9. Liability and Compensation
9.1 Subject to the provisions in 8.2 of this document, the legal liability of Trinkuhr GmbH for compensation shall be limited as follows:
(i) Trinkuhr GmbH shall be liable for a negligent breach of fundamental terms of this contract within the limits of a reasonably predictable damage at the time the contract was made.
(ii) Trinkuhr GmbH shall not be liable for a slightly negligent breach of non-fundamental terms of this contract.
9.2 The aforementioned limitation of liability shall be null and void in case of legally determined liability (especially according to law of product liability) as well as in case of a guarantee or culpably caused bodily harm.
9.3 The buyer shall have the duty to take measures to avoid and minimize damage.

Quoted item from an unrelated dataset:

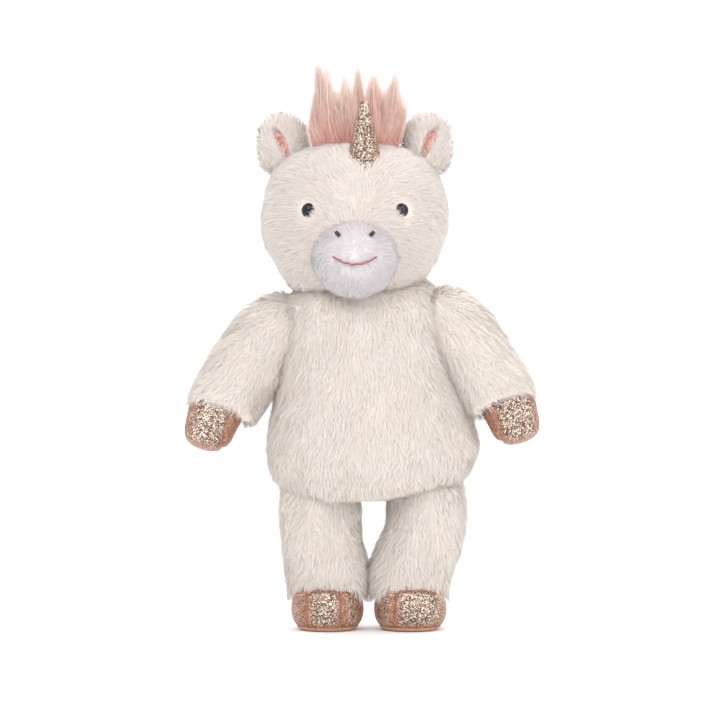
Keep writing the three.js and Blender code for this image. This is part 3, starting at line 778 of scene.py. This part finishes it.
def lathe(profile, point, way, around=48):
    """A turned form: (radius, height) pairs in metres round the line from `point` along `way`."""
    way = unit(np.asarray(way, float))
    side = unit(np.cross(way, [0.0, 0.0, 1.0] if abs(way[2]) < 0.9 else [1.0, 0.0, 0.0]))
    other = np.cross(way, side)
    ring = circle(full_turn(around), side, other)
    return Surface(np.array([point + way * height + radius * ring for radius, height in profile]))


EYE_RADIUS = 4.5 * MM
EYE_DOME = 0.85 * EYE_RADIUS  # how high the dome stands
EYE_OUT = 4.2 * MM  # how far its front stands out from the middle of the eye in the frame
EYE_DROP = 1.0 * MM
SHANK = 1.6 * MM
SHANK_LONG = 7 * MM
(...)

10. Return of non-defect items (Returns)
10.1 Returns shall only be allowed upon prior agreement in writing by Trinkuhr GmbH or a relevant agent at the risk and cost of the buyer. Returns shall be made to the delivery center of 17111 TRANSIT FULFILMENT & LOGISTIK GMBH & CO. KG.
10.2 All returns shall carry a copy of the agreement by Trinkuhr GmbH or its relevant agent. In addition, the buyer shall state the date of delivery, the shipping method, a description of the item and the number of the relevant invoice.
10.3 Trinkuhr GmbH shall issue a credit note for returns.
10.4 Trinkuhr GmbH shall compensate open claims against the buyer after mailing a statement of credit to the buyer.
11. General Terms
11.1 Any change or addition to this contract and / or these terms of delivery as well as any further agreements shall only be made in writing, including any changes to this clause about changes in writing.
11.2 If any clause of the contract and / or these terms of delivery is partly or completely void, the validity of the other clauses shall not be affected.
11.3 This contract shall be made according to the law of the Federal Republic of Germany excluding the terms of the United Nations Convention on Contracts for the International Sale of Goods (CISG). WARNING: This English translation has been provided for use by the customer. Only the German Terms and Conditions are legally binding for all transactions and these are not affected by this translation!